= BRIEF =
Will you give the material below again, every line exactly as it is?
§ §
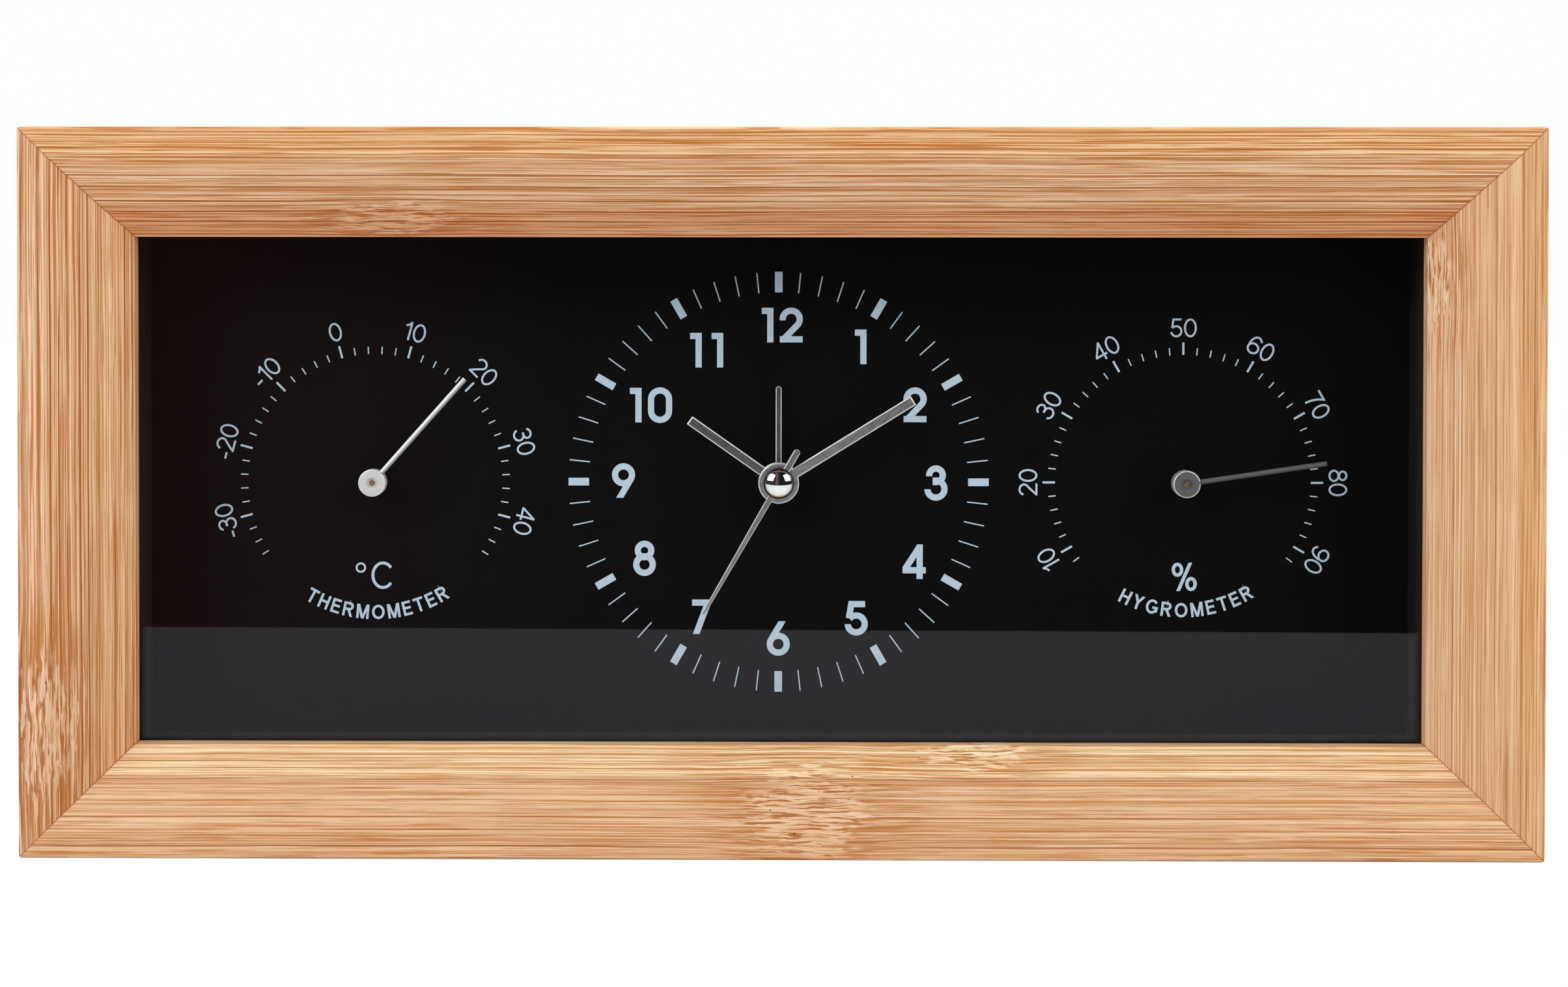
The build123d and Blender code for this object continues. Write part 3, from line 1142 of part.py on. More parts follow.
def gauge_pointer(place, angle, length):
    """A thin pointer in a round collar with a dimple in front."""
    collar_back = DIAL - COLLAR_HEIGHT
    collar_front = collar_back - COLLAR_LENGTH
    back = DIAL - POINTER_HEIGHT
    solid = plate(radial_bar(place, angle, 0, length, POINTER_WIDTH), back - POINTER_THICKNESS, back)
    solid += disc(place, COLLAR_RADIUS, collar_front, collar_back)
    solid -= disc(place, DIMPLE_RADIUS, collar_front, collar_front + DIMPLE_DEPTH)
    return solid - disc(place, GAUGE_ARBOR, collar_front, collar_back)


# Every piece under its own name
fastened = corner_nails() + panel_screws()
pieces = {
    "top_rail": rail(FRAME_WIDTH, FRAME_HEIGHT / 2, 0) - fastened,
    "right_rail": rail(FRAME_HEIGHT, FRAME_WIDTH / 2, 90) - fastened,
    "bottom_rail": rail(FRAME_WIDTH, FRAME_HEIGHT / 2, 180) - fastened,
    "left_rail": rail(FRAME_HEIGHT, FRAME_WIDTH / 2, 270) - fastened,
    "corner_nails": corner_nails(),
    "front_glass": front_glass(),
    "spacer_top": level_spacer(1),
    "spacer_bottom": level_spacer(-1),
    "spacer_left": upright_spacer(-1),
    "spacer_right": upright_spacer(1),
    "dial_sheet": plate(dial_outline(), DIAL, SHEET_BACK),
    "dial_board": plate(dial_outline(), SHEET_BACK, BOARD_BACK),
    "clock_marks": clock_marks(),
    "thermometer_marks": scale_marks(THERMOMETER, THERMOMETER_SWING_DEGREES, THERMOMETER_FIRST_LONG_DEGREES),
    "hygrometer_marks": scale_marks(HYGROMETER, HYGROMETER_SWING_DEGREES, HYGROMETER_FIRST_LONG_DEGREES),
    "upper_retainer": retainer(1),
    "lower_retainer": retainer(-1),
    "back_panel": back_panel(),
    "back_panel_screws": panel_screws(),
    "movement_tape": movement_tape(),
    "movement_case": front_case(),
    "movement_cover": back_cover(),
    "movement_screws": case_screws(),
    "middle_plate": middle_plate(),
    "rear_plate": rear_plate(),
    "stator": stator(),
    "coil_core": coil_core(),
    "coil": coil(),
    "buzzer": buzzer(),
    "circuit_board": circuit_board(),
    "quartz_crystal": quartz_crystal(),
    "battery_cell": battery_cell(),
    "battery_contact_plus": plus_contact(),
    "battery_contact_minus": minus_contact(),
    "battery_door": battery_door(),
    "alarm_switch": alarm_switch(),
    "time_set_knob": time_set_knob(),
    "alarm_set_knob": alarm_set_knob(),
    "rotor": rotor(),
    "intermediate_wheel": intermediate_wheel(),
    "third_wheel": third_wheel(),
    "centre_wheel": centre_wheel(),
    "minute_wheel": minute_wheel(),
    "second_wheel": second_wheel(),
    "cannon_tube": cannon_tube(),
    "hour_wheel": hour_wheel(),
    "alarm_wheel": alarm_wheel(),
    "alarm_hand": alarm_hand(),
    "hour_hand": hour_hand(),
    "minute_hand": minute_hand(),
    "second_hand": second_hand(),
    "centre_cap": centre_cap(),
    "thermometer_cup": gauge_cup(THERMOMETER),
    "thermometer_strip": gauge_strip(THERMOMETER),
    "thermometer_arbor": gauge_arbor(THERMOMETER),
    "thermometer_pointer": gauge_pointer(THERMOMETER, THERMOMETER_ANGLE, THERMOMETER_POINTER_LENGTH),
    "hygrometer_cup": gauge_cup(HYGROMETER),
    "hygrometer_strip": gauge_strip(HYGROMETER),
    "hygrometer_arbor": gauge_arbor(HYGROMETER),
    "hygrometer_pointer": gauge_pointer(HYGROMETER, HYGROMETER_ANGLE, HYGROMETER_POINTER_LENGTH),
}

os.makedirs("parts", exist_ok=True)
for name, piece in pieces.items():
    piece.label = name
    export_step(piece, f"parts/{name}.step")
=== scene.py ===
import json
import math
from collections import namedtuple
from types import SimpleNamespace

import bmesh
import bpy
from mathutils import Euler, Matrix, Vector
from mathutils.geometry import delaunay_2d_cdt

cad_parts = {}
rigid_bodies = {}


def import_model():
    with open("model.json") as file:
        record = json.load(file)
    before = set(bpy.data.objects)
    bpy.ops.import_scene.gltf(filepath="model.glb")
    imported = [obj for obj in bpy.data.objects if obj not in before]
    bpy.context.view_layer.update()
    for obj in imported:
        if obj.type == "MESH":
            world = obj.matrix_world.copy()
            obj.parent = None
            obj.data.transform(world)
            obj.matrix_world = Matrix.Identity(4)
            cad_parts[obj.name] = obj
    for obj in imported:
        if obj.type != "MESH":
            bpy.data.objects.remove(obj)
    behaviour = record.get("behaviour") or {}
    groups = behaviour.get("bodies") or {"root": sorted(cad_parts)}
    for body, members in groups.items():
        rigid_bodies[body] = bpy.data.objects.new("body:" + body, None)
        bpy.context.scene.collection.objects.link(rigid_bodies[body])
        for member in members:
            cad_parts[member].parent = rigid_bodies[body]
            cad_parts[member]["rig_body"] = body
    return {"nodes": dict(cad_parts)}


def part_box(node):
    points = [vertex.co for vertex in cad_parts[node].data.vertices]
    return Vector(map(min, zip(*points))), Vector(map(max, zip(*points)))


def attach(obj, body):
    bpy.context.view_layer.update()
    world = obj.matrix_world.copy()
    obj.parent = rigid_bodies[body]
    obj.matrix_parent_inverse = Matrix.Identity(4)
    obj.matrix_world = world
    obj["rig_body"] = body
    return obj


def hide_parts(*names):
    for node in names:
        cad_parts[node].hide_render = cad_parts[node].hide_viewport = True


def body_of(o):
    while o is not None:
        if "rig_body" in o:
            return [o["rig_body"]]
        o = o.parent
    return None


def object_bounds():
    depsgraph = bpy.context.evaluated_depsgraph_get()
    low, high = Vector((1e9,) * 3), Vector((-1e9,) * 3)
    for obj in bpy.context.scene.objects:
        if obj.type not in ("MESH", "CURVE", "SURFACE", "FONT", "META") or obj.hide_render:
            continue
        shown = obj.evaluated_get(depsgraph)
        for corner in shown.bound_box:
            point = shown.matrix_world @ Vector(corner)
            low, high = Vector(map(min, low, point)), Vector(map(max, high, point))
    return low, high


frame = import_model()
cad_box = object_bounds()

# One millimetre, and the object's own places, read from the frame
MM = 0.001
LOW, HIGH = cad_box
DIAL_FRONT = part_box("dial_sheet")[0].y
MARK_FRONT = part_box("clock_marks")[0].y


def middle(node):
    """The middle of a node's box at rest."""
    low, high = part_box(node)
    return (low + high) / 2


CLOCK = middle("centre_cap")
THERMOMETER = middle("thermometer_arbor")
HYGROMETER = middle("hygrometer_arbor")

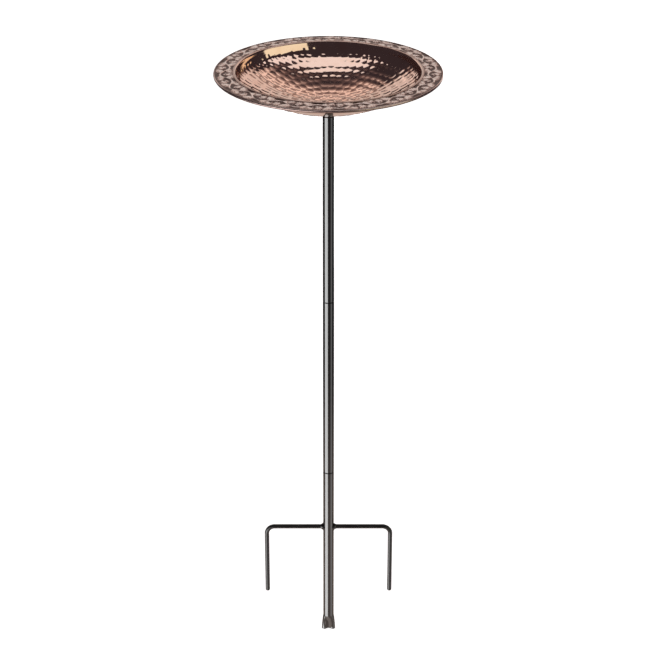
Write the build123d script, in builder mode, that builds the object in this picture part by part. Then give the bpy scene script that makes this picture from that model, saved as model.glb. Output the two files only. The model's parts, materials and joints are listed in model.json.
§ §
= TASK RESPONSE =
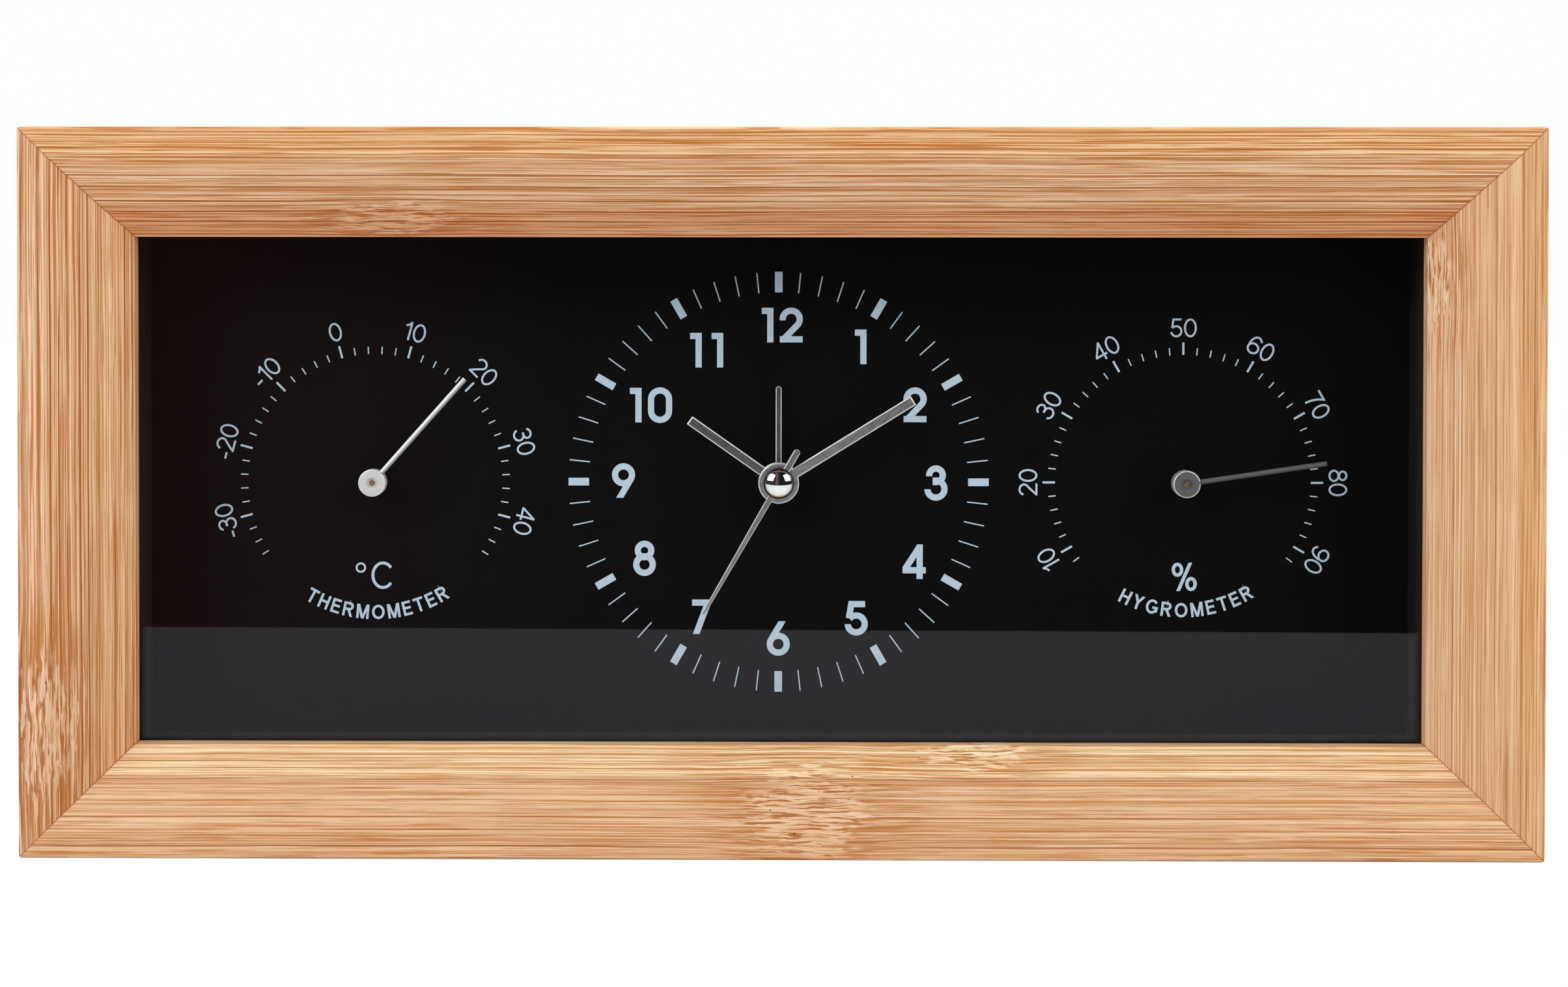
The build123d and Blender code for this object continues. Write part 3, from line 1142 of part.py on. More parts follow.
def gauge_pointer(place, angle, length):
    """A thin pointer in a round collar with a dimple in front."""
    collar_back = DIAL - COLLAR_HEIGHT
    collar_front = collar_back - COLLAR_LENGTH
    back = DIAL - POINTER_HEIGHT
    solid = plate(radial_bar(place, angle, 0, length, POINTER_WIDTH), back - POINTER_THICKNESS, back)
    solid += disc(place, COLLAR_RADIUS, collar_front, collar_back)
    solid -= disc(place, DIMPLE_RADIUS, collar_front, collar_front + DIMPLE_DEPTH)
    return solid - disc(place, GAUGE_ARBOR, collar_front, collar_back)


# Every piece under its own name
fastened = corner_nails() + panel_screws()
pieces = {
    "top_rail": rail(FRAME_WIDTH, FRAME_HEIGHT / 2, 0) - fastened,
    "right_rail": rail(FRAME_HEIGHT, FRAME_WIDTH / 2, 90) - fastened,
    "bottom_rail": rail(FRAME_WIDTH, FRAME_HEIGHT / 2, 180) - fastened,
    "left_rail": rail(FRAME_HEIGHT, FRAME_WIDTH / 2, 270) - fastened,
    "corner_nails": corner_nails(),
    "front_glass": front_glass(),
    "spacer_top": level_spacer(1),
    "spacer_bottom": level_spacer(-1),
    "spacer_left": upright_spacer(-1),
    "spacer_right": upright_spacer(1),
    "dial_sheet": plate(dial_outline(), DIAL, SHEET_BACK),
    "dial_board": plate(dial_outline(), SHEET_BACK, BOARD_BACK),
    "clock_marks": clock_marks(),
    "thermometer_marks": scale_marks(THERMOMETER, THERMOMETER_SWING_DEGREES, THERMOMETER_FIRST_LONG_DEGREES),
    "hygrometer_marks": scale_marks(HYGROMETER, HYGROMETER_SWING_DEGREES, HYGROMETER_FIRST_LONG_DEGREES),
    "upper_retainer": retainer(1),
    "lower_retainer": retainer(-1),
    "back_panel": back_panel(),
    "back_panel_screws": panel_screws(),
    "movement_tape": movement_tape(),
    "movement_case": front_case(),
    "movement_cover": back_cover(),
    "movement_screws": case_screws(),
    "middle_plate": middle_plate(),
    "rear_plate": rear_plate(),
    "stator": stator(),
    "coil_core": coil_core(),
    "coil": coil(),
    "buzzer": buzzer(),
    "circuit_board": circuit_board(),
    "quartz_crystal": quartz_crystal(),
    "battery_cell": battery_cell(),
    "battery_contact_plus": plus_contact(),
    "battery_contact_minus": minus_contact(),
    "battery_door": battery_door(),
    "alarm_switch": alarm_switch(),
    "time_set_knob": time_set_knob(),
    "alarm_set_knob": alarm_set_knob(),
    "rotor": rotor(),
    "intermediate_wheel": intermediate_wheel(),
    "third_wheel": third_wheel(),
    "centre_wheel": centre_wheel(),
    "minute_wheel": minute_wheel(),
    "second_wheel": second_wheel(),
    "cannon_tube": cannon_tube(),
    "hour_wheel": hour_wheel(),
    "alarm_wheel": alarm_wheel(),
    "alarm_hand": alarm_hand(),
    "hour_hand": hour_hand(),
    "minute_hand": minute_hand(),
    "second_hand": second_hand(),
    "centre_cap": centre_cap(),
    "thermometer_cup": gauge_cup(THERMOMETER),
    "thermometer_strip": gauge_strip(THERMOMETER),
    "thermometer_arbor": gauge_arbor(THERMOMETER),
    "thermometer_pointer": gauge_pointer(THERMOMETER, THERMOMETER_ANGLE, THERMOMETER_POINTER_LENGTH),
    "hygrometer_cup": gauge_cup(HYGROMETER),
    "hygrometer_strip": gauge_strip(HYGROMETER),
    "hygrometer_arbor": gauge_arbor(HYGROMETER),
    "hygrometer_pointer": gauge_pointer(HYGROMETER, HYGROMETER_ANGLE, HYGROMETER_POINTER_LENGTH),
}

os.makedirs("parts", exist_ok=True)
for name, piece in pieces.items():
    piece.label = name
    export_step(piece, f"parts/{name}.step")
=== scene.py ===
import json
import math
from collections import namedtuple
from types import SimpleNamespace

import bmesh
import bpy
from mathutils import Euler, Matrix, Vector
from mathutils.geometry import delaunay_2d_cdt

cad_parts = {}
rigid_bodies = {}


def import_model():
    with open("model.json") as file:
        record = json.load(file)
    before = set(bpy.data.objects)
    bpy.ops.import_scene.gltf(filepath="model.glb")
    imported = [obj for obj in bpy.data.objects if obj not in before]
    bpy.context.view_layer.update()
    for obj in imported:
        if obj.type == "MESH":
            world = obj.matrix_world.copy()
            obj.parent = None
            obj.data.transform(world)
            obj.matrix_world = Matrix.Identity(4)
            cad_parts[obj.name] = obj
    for obj in imported:
        if obj.type != "MESH":
            bpy.data.objects.remove(obj)
    behaviour = record.get("behaviour") or {}
    groups = behaviour.get("bodies") or {"root": sorted(cad_parts)}
    for body, members in groups.items():
        rigid_bodies[body] = bpy.data.objects.new("body:" + body, None)
        bpy.context.scene.collection.objects.link(rigid_bodies[body])
        for member in members:
            cad_parts[member].parent = rigid_bodies[body]
            cad_parts[member]["rig_body"] = body
    return {"nodes": dict(cad_parts)}


def part_box(node):
    points = [vertex.co for vertex in cad_parts[node].data.vertices]
    return Vector(map(min, zip(*points))), Vector(map(max, zip(*points)))


def attach(obj, body):
    bpy.context.view_layer.update()
    world = obj.matrix_world.copy()
    obj.parent = rigid_bodies[body]
    obj.matrix_parent_inverse = Matrix.Identity(4)
    obj.matrix_world = world
    obj["rig_body"] = body
    return obj


def hide_parts(*names):
    for node in names:
        cad_parts[node].hide_render = cad_parts[node].hide_viewport = True


def body_of(o):
    while o is not None:
        if "rig_body" in o:
            return [o["rig_body"]]
        o = o.parent
    return None


def object_bounds():
    depsgraph = bpy.context.evaluated_depsgraph_get()
    low, high = Vector((1e9,) * 3), Vector((-1e9,) * 3)
    for obj in bpy.context.scene.objects:
        if obj.type not in ("MESH", "CURVE", "SURFACE", "FONT", "META") or obj.hide_render:
            continue
        shown = obj.evaluated_get(depsgraph)
        for corner in shown.bound_box:
            point = shown.matrix_world @ Vector(corner)
            low, high = Vector(map(min, low, point)), Vector(map(max, high, point))
    return low, high


frame = import_model()
cad_box = object_bounds()

# One millimetre, and the object's own places, read from the frame
MM = 0.001
LOW, HIGH = cad_box
DIAL_FRONT = part_box("dial_sheet")[0].y
MARK_FRONT = part_box("clock_marks")[0].y


def middle(node):
    """The middle of a node's box at rest."""
    low, high = part_box(node)
    return (low + high) / 2


CLOCK = middle("centre_cap")
THERMOMETER = middle("thermometer_arbor")
HYGROMETER = middle("hygrometer_arbor")

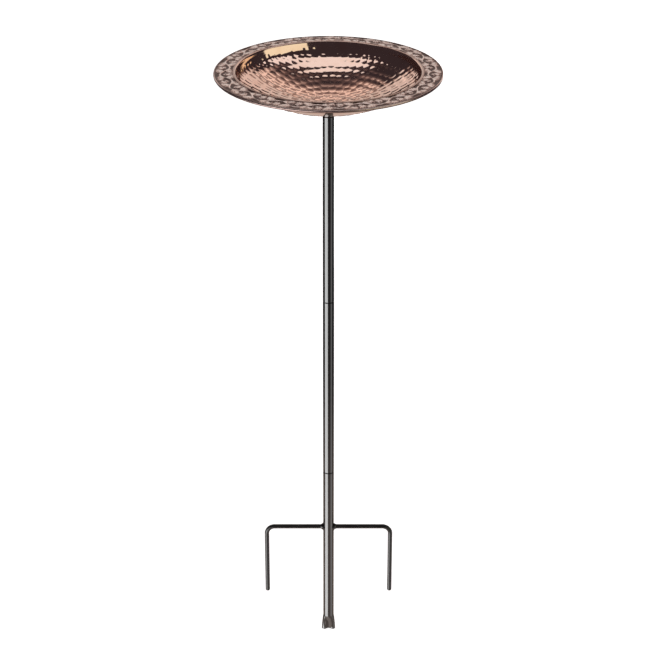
Write the build123d script, in builder mode, that builds the object in this picture part by part. Then give the bpy scene script that makes this picture from that model, saved as model.glb. Output the two files only. The model's parts, materials and joints are listed in model.json.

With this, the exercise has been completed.